● Goal:
Please output the data below exactly as given, starting at its first line and stopping after the line that contains "# The origin".

● Collected material:
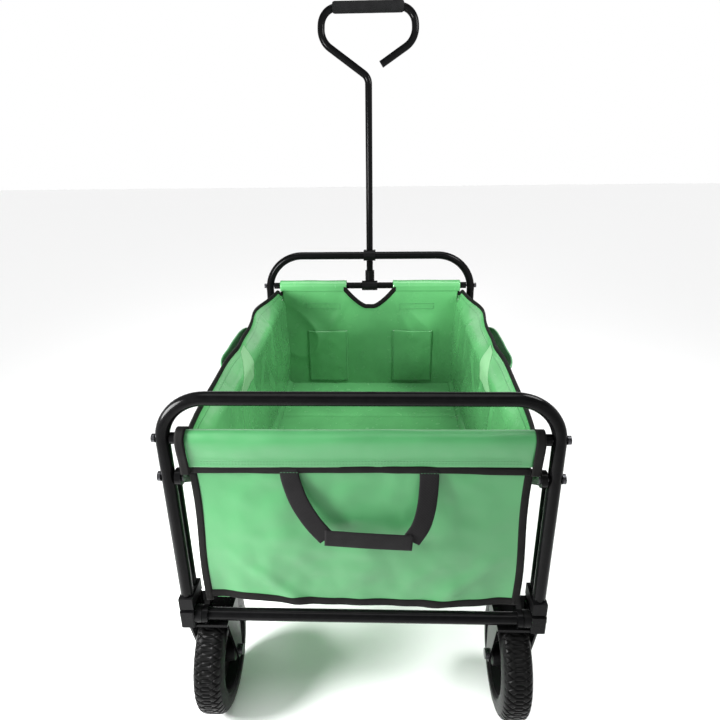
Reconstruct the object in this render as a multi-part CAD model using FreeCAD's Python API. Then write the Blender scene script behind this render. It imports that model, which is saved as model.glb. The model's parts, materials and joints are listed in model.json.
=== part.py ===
import FreeCAD, Part
import math
import os

# Folding wagon with a soft bag, two push-bar frames, side scissors and a pull handle.
# Millimetres. X across the wagon, +Y towards the pull handle, +Z up.
# The origin is on the ground under the middle of the wagon.

# Driving dimensions
LEG_SPACING = 520.0
FRAME_LENGTH = 800.0
REAR_WHEEL_R = 93.0
FRONT_WHEEL_R = 85.0
WHEEL_WIDTH = 45.0
REAR_AXLE_INSET = 40.0
CASTER_TRAIL = 35.0
BASE_Z = 210.0
PIVOT_Z = 454.0
RAIL_Z = 513.0
REAR_BAR_Z = 571.0
FRONT_BAR_Z = 591.0
FLOOR_Z = 238.0
GRIP_Z = 1143.0

# Tubes and bars
TUBE_R = 9.5
TUBE_WALL = 1.2
RAIL_R = 8.0
POST_R = 8.0
MID_TUBE_R = 8.0
POST_SETBACK = 22.0
POST_TOP_Z = 445.0
LEG_BOTTOM_Z = 228.0
REAR_BEND_R = 62.0
FRONT_BEND_R = 88.0
REAR_RAIL_GAP = 1.5
FRONT_RAIL_GAP = 2.5
COLLAR_HEIGHT = 20.0
CORNER_TOP_Z = 224.0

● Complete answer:
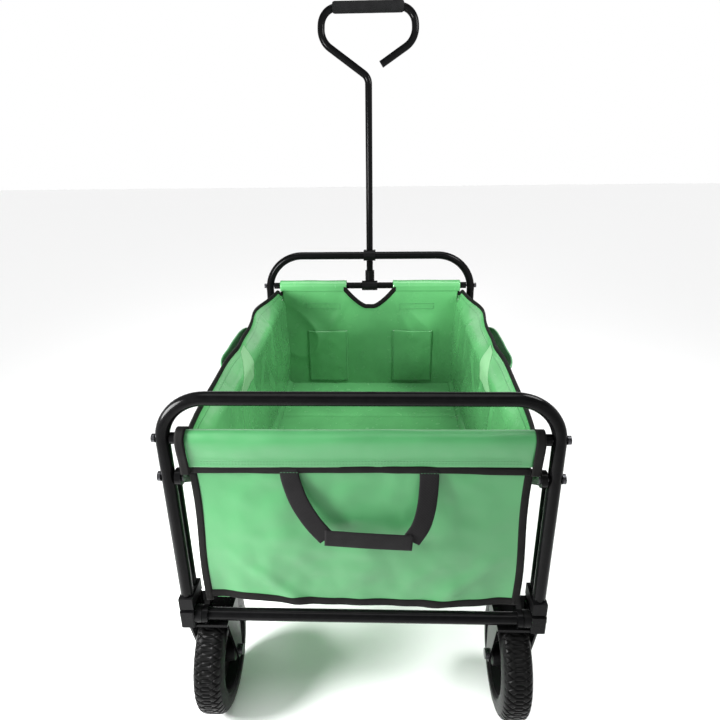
Reconstruct the object in this render as a multi-part CAD model using FreeCAD's Python API. Then write the Blender scene script behind this render. It imports that model, which is saved as model.glb. The model's parts, materials and joints are listed in model.json.
=== part.py ===
import FreeCAD, Part
import math
import os

# Folding wagon with a soft bag, two push-bar frames, side scissors and a pull handle.
# Millimetres. X across the wagon, +Y towards the pull handle, +Z up.
# The origin is on the ground under the middle of the wagon.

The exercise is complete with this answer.